== Exercise task ==
Set down exactly the lines from the one with "const reach = new" to the one with "cad_parts[obj.name] = obj", both included, and no line outside that range.

== Data lines ==
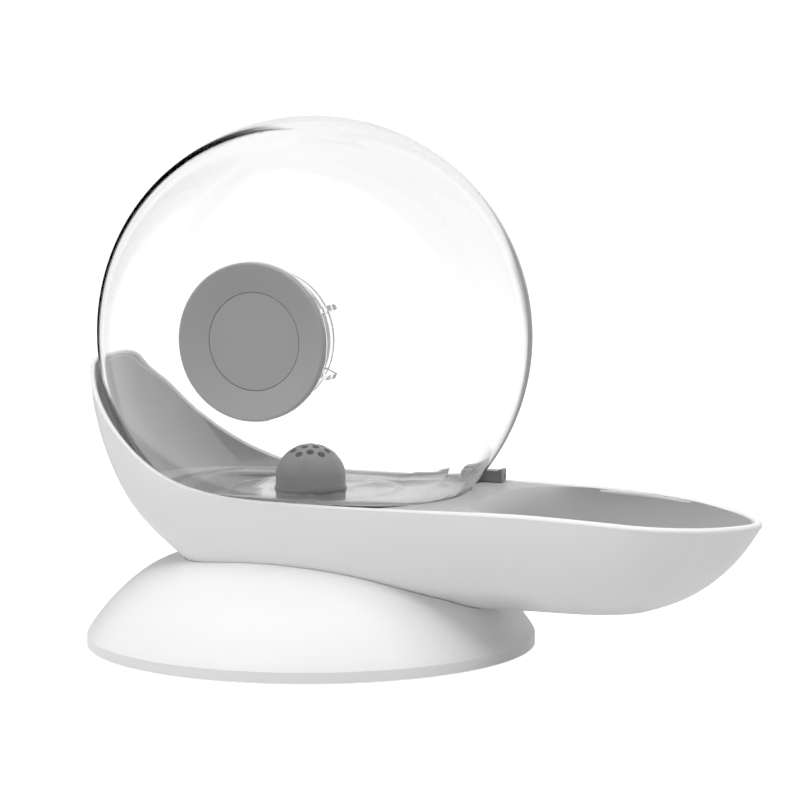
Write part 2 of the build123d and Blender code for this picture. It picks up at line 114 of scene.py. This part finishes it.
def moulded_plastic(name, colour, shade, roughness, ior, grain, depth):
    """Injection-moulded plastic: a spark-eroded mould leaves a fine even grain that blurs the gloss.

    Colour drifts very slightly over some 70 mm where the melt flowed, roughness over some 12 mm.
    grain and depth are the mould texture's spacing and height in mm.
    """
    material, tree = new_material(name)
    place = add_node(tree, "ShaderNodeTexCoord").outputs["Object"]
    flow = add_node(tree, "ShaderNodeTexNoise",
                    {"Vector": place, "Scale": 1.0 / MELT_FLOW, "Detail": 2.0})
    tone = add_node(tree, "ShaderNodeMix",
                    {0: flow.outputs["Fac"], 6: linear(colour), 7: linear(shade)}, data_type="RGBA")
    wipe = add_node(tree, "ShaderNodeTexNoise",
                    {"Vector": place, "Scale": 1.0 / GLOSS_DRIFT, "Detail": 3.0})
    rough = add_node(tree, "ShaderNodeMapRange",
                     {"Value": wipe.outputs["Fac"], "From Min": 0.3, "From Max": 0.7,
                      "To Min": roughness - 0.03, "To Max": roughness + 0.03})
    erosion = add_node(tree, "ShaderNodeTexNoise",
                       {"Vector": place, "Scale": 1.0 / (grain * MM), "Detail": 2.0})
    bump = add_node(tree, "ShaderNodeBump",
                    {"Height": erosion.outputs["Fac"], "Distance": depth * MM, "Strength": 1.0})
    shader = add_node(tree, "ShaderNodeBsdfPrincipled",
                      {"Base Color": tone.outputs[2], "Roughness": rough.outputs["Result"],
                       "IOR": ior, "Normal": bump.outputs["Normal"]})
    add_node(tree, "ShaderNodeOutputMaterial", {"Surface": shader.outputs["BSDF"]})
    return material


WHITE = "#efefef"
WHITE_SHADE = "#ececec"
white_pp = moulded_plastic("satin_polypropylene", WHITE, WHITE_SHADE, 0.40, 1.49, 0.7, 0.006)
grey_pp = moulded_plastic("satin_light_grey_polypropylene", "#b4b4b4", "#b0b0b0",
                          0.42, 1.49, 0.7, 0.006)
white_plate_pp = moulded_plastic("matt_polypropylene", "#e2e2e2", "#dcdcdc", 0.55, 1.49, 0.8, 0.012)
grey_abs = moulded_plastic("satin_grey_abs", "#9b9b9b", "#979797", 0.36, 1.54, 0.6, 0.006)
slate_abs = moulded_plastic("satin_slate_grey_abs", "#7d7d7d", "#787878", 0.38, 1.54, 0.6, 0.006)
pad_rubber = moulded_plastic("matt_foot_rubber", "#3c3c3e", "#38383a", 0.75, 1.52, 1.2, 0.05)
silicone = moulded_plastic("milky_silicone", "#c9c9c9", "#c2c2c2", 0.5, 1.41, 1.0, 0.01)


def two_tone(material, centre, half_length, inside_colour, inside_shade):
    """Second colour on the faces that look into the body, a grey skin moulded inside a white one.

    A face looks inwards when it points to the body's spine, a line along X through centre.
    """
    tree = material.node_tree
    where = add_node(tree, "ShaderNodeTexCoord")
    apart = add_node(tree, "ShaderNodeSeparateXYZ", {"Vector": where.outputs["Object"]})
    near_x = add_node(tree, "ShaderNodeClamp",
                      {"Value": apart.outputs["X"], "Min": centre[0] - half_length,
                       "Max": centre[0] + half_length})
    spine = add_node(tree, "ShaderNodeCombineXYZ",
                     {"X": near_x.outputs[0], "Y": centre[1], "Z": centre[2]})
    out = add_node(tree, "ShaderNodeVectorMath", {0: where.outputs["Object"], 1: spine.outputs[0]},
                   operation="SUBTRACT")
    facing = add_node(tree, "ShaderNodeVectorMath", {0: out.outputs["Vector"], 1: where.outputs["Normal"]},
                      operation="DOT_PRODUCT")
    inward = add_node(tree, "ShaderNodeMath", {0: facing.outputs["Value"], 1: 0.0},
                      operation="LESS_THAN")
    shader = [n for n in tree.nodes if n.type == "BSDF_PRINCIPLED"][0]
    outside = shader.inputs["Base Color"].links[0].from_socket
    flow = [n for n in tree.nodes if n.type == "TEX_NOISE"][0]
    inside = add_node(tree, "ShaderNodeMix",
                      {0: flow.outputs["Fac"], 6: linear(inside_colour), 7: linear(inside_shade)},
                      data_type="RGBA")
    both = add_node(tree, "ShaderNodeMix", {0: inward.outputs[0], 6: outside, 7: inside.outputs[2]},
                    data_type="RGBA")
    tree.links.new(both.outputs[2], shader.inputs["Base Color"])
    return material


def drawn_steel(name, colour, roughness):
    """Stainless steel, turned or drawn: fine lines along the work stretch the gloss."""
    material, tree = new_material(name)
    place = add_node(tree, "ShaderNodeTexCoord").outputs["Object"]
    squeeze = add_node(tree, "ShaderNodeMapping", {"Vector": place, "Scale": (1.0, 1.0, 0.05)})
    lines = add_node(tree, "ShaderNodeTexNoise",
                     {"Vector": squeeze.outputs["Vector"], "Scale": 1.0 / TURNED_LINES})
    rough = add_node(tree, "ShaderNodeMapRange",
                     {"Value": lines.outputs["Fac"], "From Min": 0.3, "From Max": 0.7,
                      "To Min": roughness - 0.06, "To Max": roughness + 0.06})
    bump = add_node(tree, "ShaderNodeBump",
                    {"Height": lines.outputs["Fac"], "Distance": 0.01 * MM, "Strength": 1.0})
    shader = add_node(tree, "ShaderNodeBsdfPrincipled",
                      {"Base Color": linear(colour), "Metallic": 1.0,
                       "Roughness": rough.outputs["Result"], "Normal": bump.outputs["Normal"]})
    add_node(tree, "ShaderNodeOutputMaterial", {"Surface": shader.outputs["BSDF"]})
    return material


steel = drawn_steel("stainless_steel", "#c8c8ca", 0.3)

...

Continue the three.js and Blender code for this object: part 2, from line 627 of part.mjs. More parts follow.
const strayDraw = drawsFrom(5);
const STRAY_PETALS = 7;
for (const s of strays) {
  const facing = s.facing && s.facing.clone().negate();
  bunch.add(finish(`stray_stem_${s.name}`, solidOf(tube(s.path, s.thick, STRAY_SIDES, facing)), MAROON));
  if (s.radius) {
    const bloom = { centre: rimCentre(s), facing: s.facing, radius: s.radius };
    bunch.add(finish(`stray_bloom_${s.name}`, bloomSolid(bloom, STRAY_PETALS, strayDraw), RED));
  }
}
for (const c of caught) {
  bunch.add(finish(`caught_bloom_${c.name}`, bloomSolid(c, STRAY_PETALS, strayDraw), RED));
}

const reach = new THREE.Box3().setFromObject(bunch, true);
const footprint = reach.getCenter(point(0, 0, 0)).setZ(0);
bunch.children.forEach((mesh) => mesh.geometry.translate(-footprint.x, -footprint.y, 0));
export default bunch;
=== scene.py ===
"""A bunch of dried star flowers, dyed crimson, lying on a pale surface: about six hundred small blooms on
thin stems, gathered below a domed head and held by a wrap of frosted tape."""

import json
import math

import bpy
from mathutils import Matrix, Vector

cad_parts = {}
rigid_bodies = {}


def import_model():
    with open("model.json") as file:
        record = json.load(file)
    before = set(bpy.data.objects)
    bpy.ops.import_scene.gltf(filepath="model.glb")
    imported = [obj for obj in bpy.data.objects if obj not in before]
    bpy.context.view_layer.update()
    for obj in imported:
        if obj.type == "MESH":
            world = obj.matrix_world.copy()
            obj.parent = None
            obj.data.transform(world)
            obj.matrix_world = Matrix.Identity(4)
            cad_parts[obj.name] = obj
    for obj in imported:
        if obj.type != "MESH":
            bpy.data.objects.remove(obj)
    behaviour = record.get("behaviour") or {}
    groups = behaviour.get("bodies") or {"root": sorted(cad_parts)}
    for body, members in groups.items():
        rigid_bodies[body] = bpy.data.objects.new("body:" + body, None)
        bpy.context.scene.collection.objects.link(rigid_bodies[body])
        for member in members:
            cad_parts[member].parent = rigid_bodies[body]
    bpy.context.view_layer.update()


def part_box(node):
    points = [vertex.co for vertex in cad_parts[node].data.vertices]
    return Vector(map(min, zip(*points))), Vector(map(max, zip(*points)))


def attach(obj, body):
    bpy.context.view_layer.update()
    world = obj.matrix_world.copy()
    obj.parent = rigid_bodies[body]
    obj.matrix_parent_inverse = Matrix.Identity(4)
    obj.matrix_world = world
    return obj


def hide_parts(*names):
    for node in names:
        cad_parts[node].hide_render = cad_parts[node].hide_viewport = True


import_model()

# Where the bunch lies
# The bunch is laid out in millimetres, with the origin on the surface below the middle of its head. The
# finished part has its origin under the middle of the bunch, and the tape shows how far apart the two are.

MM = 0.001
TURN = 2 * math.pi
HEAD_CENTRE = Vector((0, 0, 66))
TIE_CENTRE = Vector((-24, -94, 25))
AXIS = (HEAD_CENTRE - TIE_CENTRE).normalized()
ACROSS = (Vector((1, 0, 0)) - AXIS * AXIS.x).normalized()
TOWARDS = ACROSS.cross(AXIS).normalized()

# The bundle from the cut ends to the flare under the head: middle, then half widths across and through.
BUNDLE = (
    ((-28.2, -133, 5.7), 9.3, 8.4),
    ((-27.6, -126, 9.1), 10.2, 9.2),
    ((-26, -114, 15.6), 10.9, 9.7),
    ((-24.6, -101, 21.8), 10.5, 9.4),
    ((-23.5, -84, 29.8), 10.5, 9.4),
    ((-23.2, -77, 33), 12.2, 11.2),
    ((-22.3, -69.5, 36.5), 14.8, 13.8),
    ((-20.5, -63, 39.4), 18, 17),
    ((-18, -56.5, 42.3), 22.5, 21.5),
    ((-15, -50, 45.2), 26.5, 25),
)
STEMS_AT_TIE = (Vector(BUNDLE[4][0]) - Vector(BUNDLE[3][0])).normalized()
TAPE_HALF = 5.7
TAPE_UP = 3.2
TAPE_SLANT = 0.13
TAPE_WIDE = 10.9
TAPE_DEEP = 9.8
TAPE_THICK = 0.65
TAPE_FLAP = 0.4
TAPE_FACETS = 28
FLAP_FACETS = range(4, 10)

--

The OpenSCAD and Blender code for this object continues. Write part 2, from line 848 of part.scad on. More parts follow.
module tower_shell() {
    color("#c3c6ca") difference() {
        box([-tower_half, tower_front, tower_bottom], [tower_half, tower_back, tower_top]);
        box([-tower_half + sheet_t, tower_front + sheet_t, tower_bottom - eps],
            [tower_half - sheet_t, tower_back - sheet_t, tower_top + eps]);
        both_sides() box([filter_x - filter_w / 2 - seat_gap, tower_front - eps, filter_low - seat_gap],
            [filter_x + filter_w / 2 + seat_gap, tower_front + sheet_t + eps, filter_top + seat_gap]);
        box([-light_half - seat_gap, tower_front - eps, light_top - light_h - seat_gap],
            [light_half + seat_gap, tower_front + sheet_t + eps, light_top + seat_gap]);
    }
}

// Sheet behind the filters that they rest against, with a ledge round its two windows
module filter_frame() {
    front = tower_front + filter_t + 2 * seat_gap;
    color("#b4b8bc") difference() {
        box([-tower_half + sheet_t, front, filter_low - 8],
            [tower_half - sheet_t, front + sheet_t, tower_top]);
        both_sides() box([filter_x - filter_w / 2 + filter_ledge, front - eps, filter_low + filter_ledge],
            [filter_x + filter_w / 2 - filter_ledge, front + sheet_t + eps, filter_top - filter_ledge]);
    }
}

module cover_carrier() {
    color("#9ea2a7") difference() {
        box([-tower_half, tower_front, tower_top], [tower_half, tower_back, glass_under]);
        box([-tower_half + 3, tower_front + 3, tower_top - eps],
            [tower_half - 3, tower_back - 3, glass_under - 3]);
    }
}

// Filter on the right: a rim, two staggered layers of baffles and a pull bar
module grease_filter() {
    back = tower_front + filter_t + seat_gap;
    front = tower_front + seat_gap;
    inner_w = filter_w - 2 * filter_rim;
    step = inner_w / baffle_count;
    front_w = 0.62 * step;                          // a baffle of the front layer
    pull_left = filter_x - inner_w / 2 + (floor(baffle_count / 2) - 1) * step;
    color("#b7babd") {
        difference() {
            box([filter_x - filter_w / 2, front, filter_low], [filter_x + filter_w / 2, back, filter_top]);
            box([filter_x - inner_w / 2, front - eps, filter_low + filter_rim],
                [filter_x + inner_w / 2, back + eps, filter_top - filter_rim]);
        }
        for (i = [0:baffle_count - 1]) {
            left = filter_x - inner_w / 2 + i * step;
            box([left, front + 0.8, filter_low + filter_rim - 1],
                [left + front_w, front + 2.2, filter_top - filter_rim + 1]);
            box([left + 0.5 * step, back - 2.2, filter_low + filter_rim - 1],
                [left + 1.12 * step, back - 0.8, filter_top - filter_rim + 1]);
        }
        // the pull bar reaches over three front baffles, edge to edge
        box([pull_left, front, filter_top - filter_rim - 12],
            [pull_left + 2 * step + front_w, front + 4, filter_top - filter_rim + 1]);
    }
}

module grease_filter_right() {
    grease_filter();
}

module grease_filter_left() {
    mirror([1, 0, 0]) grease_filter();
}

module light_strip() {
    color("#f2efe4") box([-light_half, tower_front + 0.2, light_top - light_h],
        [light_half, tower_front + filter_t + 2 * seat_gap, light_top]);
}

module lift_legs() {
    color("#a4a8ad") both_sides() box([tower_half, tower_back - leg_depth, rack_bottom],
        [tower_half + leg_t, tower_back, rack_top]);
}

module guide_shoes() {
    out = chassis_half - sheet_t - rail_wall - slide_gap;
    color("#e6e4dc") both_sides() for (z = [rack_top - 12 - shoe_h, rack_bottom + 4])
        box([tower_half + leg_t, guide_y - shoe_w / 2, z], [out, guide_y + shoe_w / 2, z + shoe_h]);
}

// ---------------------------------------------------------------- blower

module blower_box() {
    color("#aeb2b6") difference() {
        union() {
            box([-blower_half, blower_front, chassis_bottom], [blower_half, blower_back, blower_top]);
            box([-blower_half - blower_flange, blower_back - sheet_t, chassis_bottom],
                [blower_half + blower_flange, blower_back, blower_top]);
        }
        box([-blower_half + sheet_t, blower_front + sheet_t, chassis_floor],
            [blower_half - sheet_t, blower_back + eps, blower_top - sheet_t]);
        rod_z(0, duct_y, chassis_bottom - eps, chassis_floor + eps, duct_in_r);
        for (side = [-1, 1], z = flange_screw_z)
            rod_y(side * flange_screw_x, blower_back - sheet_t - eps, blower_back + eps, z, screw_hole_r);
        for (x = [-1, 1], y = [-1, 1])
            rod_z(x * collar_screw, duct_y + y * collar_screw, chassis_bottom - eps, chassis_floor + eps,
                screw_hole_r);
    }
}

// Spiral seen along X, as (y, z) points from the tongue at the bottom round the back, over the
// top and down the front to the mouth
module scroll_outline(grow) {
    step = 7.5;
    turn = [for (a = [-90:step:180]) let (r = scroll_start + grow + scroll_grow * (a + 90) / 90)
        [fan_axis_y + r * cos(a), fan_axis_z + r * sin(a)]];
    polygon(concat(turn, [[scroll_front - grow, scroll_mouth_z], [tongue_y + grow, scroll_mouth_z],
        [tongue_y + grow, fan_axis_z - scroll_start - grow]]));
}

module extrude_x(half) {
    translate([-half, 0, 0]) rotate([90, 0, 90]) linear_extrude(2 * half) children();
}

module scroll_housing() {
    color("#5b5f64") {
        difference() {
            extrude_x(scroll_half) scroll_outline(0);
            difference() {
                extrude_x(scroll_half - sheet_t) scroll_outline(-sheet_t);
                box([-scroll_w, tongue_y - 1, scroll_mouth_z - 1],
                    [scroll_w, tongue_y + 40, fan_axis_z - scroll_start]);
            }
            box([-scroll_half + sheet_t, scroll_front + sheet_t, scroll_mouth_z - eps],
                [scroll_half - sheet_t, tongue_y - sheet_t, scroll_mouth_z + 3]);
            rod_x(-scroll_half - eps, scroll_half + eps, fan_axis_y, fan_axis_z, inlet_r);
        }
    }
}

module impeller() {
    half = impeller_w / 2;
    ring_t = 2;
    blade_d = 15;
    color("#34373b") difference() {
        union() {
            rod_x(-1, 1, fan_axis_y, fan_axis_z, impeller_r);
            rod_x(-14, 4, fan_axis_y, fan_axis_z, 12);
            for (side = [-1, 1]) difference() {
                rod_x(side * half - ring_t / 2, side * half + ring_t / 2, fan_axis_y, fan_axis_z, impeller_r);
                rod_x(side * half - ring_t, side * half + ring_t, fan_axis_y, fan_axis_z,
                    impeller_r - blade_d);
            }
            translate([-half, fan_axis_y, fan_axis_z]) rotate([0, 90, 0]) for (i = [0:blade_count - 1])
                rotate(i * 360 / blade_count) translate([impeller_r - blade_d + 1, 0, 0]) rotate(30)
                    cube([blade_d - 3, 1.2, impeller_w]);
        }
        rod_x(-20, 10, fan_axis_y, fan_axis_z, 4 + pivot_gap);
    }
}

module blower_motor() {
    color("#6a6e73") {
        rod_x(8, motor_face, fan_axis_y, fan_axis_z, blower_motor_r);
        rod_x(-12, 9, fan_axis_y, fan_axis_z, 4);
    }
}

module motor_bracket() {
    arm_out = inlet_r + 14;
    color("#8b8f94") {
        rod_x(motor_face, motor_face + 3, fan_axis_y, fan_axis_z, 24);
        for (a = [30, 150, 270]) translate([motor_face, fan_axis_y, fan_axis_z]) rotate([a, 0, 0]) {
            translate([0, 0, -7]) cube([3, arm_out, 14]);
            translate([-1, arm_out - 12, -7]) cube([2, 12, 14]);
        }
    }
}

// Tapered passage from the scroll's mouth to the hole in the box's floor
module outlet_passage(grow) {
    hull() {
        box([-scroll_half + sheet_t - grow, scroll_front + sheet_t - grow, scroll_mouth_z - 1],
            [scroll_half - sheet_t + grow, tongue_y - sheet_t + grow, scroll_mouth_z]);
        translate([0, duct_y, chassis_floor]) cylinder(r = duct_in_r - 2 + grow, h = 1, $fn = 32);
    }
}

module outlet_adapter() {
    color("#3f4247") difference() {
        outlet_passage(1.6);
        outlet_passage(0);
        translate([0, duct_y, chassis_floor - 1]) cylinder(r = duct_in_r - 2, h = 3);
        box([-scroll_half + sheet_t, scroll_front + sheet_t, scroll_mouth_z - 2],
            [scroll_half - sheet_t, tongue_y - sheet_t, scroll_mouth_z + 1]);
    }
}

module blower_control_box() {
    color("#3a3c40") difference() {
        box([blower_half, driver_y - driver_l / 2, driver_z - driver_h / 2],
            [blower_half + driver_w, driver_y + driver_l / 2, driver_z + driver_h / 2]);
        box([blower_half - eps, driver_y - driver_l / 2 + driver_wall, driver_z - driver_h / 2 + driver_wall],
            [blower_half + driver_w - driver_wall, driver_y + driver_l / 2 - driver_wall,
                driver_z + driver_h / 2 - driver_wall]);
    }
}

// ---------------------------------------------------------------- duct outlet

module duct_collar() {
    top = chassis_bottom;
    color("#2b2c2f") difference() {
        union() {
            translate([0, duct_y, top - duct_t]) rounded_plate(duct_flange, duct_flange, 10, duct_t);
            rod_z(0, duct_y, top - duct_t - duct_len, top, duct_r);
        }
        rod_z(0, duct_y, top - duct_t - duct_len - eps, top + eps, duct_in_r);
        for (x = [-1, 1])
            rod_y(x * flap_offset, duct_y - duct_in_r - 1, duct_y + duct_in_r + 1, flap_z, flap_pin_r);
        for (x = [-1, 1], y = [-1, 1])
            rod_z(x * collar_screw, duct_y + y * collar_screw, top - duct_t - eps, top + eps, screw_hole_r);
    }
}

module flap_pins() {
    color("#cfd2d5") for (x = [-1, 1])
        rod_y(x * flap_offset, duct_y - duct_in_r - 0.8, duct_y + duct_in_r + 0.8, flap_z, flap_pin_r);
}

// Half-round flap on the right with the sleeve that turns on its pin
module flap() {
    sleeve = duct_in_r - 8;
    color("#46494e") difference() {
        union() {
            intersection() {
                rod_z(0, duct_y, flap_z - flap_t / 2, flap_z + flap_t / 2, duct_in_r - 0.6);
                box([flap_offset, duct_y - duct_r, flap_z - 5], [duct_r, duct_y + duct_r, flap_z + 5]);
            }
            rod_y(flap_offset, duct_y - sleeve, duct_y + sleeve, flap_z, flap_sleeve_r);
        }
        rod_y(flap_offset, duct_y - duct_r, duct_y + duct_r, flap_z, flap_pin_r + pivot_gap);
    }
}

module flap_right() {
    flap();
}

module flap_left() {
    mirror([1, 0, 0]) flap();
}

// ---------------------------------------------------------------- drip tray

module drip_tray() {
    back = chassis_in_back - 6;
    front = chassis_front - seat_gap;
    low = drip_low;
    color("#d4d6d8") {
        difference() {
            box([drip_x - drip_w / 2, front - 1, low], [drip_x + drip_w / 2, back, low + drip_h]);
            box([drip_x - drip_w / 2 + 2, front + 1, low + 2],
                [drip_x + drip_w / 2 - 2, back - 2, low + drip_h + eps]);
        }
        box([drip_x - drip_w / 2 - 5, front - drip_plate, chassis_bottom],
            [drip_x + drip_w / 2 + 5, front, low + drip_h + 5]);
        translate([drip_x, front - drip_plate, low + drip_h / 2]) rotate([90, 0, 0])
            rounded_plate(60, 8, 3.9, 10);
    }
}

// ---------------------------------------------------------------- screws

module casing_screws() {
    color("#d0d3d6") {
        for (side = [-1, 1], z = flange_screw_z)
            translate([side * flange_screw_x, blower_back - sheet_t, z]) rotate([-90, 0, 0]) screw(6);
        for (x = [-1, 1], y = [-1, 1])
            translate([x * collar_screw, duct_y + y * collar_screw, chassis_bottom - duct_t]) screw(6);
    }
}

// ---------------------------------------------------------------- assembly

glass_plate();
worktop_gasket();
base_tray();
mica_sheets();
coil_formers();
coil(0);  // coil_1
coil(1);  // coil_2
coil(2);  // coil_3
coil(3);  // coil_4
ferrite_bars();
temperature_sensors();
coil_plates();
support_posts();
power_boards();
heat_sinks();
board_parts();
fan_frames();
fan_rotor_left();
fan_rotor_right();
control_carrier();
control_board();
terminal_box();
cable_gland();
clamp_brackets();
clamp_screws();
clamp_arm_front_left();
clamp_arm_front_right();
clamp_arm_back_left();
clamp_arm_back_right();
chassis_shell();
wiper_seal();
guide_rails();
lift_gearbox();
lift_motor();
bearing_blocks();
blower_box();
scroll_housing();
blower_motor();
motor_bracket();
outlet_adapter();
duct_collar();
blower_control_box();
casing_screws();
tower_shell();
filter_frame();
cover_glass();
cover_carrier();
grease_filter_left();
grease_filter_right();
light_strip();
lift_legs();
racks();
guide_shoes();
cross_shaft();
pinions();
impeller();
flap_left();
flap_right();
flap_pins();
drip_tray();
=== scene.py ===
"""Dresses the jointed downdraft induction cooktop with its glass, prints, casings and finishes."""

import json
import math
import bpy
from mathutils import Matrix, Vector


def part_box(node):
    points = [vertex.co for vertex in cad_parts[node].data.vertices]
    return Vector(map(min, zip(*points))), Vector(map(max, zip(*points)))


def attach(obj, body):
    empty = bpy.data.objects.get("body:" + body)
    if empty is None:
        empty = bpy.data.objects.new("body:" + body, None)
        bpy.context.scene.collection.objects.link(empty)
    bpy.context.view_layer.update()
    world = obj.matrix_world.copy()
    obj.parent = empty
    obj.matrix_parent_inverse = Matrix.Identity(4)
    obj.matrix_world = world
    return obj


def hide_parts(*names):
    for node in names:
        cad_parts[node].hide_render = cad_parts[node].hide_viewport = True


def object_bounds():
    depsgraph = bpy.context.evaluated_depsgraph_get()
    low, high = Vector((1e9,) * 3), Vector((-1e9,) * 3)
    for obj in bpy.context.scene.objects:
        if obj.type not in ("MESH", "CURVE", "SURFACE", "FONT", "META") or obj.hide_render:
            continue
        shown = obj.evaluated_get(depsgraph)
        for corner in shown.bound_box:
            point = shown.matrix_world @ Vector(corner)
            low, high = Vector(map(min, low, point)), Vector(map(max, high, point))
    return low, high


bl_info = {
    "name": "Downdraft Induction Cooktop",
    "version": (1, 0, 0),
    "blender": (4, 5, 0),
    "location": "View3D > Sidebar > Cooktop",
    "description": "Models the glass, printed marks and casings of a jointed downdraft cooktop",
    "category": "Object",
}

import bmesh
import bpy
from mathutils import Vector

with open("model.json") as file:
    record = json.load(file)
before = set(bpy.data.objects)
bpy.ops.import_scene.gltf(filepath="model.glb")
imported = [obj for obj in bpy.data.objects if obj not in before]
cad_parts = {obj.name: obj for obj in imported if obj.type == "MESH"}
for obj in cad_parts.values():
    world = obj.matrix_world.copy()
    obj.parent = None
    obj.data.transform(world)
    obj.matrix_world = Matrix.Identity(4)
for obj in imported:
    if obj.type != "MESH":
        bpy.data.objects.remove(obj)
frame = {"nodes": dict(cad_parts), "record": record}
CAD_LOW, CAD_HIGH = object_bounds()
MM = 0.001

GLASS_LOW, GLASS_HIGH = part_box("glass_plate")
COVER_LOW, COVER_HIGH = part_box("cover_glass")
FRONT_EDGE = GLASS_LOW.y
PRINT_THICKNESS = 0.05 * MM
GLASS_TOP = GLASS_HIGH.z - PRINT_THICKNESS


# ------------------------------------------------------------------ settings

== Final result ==
const reach = new THREE.Box3().setFromObject(bunch, true);
const footprint = reach.getCenter(point(0, 0, 0)).setZ(0);
bunch.children.forEach((mesh) => mesh.geometry.translate(-footprint.x, -footprint.y, 0));
export default bunch;
=== scene.py ===
"""A bunch of dried star flowers, dyed crimson, lying on a pale surface: about six hundred small blooms on
thin stems, gathered below a domed head and held by a wrap of frosted tape."""

import json
import math

import bpy
from mathutils import Matrix, Vector

cad_parts = {}
rigid_bodies = {}


def import_model():
    with open("model.json") as file:
        record = json.load(file)
    before = set(bpy.data.objects)
    bpy.ops.import_scene.gltf(filepath="model.glb")
    imported = [obj for obj in bpy.data.objects if obj not in before]
    bpy.context.view_layer.update()
    for obj in imported:
        if obj.type == "MESH":
            world = obj.matrix_world.copy()
            obj.parent = None
            obj.data.transform(world)
            obj.matrix_world = Matrix.Identity(4)
            cad_parts[obj.name] = obj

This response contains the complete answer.